» Records with modeling code
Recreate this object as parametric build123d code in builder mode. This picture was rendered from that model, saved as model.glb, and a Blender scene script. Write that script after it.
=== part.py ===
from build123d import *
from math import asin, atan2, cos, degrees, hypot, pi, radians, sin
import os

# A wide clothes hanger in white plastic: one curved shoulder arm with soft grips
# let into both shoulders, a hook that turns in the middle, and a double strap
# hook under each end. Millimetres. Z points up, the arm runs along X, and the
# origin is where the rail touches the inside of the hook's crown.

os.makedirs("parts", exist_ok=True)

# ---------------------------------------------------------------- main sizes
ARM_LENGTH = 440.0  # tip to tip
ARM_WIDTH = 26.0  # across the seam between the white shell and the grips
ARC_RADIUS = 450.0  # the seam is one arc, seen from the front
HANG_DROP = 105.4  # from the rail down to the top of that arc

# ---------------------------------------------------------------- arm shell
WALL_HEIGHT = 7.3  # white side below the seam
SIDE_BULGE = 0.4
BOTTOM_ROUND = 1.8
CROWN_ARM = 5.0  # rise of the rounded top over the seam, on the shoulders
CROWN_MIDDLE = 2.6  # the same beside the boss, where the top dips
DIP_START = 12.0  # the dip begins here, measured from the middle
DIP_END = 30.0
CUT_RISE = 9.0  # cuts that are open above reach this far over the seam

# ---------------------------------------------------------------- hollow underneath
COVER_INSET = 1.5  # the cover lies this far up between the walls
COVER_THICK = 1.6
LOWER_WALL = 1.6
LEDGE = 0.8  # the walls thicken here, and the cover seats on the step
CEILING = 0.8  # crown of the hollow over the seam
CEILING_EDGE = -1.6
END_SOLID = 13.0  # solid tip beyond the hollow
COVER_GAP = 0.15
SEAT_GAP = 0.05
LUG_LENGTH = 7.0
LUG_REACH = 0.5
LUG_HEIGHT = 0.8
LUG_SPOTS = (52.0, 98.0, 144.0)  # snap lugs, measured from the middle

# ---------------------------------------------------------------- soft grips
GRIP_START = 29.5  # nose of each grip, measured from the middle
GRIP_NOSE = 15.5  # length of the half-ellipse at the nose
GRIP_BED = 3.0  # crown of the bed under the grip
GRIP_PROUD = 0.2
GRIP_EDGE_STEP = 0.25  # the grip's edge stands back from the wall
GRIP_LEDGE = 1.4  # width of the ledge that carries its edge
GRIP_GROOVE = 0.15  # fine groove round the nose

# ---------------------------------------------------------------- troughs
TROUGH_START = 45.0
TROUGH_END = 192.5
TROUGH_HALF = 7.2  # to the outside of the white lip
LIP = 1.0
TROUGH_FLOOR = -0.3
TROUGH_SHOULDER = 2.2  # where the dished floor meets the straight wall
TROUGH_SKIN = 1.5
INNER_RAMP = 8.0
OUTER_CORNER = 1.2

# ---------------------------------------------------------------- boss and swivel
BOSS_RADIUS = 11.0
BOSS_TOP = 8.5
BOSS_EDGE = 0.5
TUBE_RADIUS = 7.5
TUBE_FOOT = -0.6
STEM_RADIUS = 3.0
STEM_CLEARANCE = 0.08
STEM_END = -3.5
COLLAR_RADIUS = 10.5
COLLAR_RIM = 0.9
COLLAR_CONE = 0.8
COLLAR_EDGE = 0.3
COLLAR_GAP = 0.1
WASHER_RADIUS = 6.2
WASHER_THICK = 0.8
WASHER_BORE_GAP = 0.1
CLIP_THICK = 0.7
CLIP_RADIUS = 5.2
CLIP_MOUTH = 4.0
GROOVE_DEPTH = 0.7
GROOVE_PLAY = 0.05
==
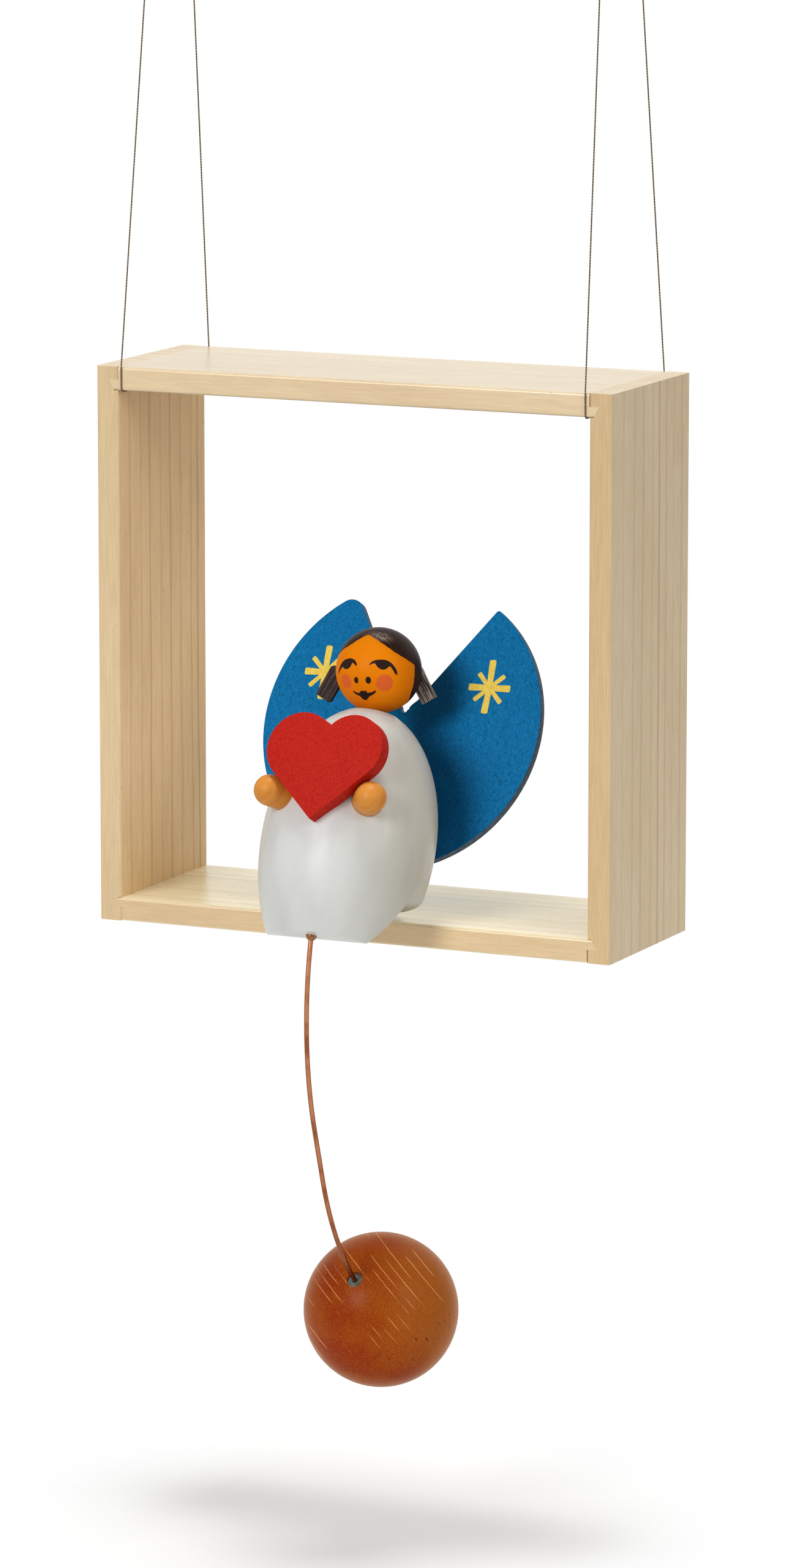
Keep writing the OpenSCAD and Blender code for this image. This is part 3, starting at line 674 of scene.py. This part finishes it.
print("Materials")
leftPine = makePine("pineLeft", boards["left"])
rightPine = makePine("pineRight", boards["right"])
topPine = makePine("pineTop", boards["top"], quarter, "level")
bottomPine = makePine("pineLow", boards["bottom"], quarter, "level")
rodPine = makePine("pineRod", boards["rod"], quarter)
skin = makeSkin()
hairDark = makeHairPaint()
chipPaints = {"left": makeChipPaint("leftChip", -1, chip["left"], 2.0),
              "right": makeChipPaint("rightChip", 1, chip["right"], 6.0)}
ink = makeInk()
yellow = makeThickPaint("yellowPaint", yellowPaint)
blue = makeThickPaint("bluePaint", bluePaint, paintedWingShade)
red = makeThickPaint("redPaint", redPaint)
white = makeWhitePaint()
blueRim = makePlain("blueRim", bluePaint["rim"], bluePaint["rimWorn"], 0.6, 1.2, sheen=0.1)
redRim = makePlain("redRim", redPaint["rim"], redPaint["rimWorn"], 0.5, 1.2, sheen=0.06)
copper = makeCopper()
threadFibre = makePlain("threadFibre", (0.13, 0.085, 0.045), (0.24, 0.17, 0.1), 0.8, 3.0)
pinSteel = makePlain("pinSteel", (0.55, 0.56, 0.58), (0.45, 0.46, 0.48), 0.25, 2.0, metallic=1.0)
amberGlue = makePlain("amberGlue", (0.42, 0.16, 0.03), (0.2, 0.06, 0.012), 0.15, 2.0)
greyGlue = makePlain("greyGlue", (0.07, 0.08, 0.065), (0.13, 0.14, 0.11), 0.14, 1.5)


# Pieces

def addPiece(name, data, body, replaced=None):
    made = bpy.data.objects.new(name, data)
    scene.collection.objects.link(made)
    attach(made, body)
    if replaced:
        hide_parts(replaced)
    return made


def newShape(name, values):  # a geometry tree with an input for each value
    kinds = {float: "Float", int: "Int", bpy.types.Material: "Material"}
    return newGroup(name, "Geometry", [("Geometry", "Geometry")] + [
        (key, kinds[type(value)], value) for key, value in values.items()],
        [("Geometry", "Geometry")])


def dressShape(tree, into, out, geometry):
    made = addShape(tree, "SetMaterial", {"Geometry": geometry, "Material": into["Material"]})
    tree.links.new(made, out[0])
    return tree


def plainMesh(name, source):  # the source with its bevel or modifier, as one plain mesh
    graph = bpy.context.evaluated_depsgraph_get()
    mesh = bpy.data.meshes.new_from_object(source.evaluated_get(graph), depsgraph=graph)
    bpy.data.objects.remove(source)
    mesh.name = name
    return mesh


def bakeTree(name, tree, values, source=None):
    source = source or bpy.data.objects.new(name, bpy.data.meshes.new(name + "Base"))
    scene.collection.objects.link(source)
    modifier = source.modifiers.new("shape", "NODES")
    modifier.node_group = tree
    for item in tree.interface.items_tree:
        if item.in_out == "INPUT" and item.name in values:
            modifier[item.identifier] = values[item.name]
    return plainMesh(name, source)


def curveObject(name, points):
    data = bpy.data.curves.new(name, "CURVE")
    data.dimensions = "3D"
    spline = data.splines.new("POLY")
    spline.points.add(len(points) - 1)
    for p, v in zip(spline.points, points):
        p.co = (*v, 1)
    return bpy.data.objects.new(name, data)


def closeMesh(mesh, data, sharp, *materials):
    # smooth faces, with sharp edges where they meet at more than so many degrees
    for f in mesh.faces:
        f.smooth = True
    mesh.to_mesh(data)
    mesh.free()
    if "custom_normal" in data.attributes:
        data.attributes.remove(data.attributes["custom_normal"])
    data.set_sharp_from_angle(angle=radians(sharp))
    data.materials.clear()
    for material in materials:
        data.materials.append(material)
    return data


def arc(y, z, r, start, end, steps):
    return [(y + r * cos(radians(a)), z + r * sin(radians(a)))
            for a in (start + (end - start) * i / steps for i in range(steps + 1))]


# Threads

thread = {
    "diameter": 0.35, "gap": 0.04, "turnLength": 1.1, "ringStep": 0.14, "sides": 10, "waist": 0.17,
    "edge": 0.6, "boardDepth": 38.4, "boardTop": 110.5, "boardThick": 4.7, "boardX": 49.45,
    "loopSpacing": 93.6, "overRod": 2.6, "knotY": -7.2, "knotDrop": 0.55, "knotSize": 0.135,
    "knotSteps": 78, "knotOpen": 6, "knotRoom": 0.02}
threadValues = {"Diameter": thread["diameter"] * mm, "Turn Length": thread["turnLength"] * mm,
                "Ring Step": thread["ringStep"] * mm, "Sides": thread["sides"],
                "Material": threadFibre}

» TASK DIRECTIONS
Everything from the line that contains "Recreate this object" to the line that contains "CUT_RISE = 9.0" must be transcribed exactly, both end lines included.

» THE SOLUTION
Recreate this object as parametric build123d code in builder mode. This picture was rendered from that model, saved as model.glb, and a Blender scene script. Write that script after it.
=== part.py ===
from build123d import *
from math import asin, atan2, cos, degrees, hypot, pi, radians, sin
import os

# A wide clothes hanger in white plastic: one curved shoulder arm with soft grips
# let into both shoulders, a hook that turns in the middle, and a double strap
# hook under each end. Millimetres. Z points up, the arm runs along X, and the
# origin is where the rail touches the inside of the hook's crown.

os.makedirs("parts", exist_ok=True)

# ---------------------------------------------------------------- main sizes
ARM_LENGTH = 440.0  # tip to tip
ARM_WIDTH = 26.0  # across the seam between the white shell and the grips
ARC_RADIUS = 450.0  # the seam is one arc, seen from the front
HANG_DROP = 105.4  # from the rail down to the top of that arc

# ---------------------------------------------------------------- arm shell
WALL_HEIGHT = 7.3  # white side below the seam
SIDE_BULGE = 0.4
BOTTOM_ROUND = 1.8
CROWN_ARM = 5.0  # rise of the rounded top over the seam, on the shoulders
CROWN_MIDDLE = 2.6  # the same beside the boss, where the top dips
DIP_START = 12.0  # the dip begins here, measured from the middle
DIP_END = 30.0
CUT_RISE = 9.0  # cuts that are open above reach this far over the seam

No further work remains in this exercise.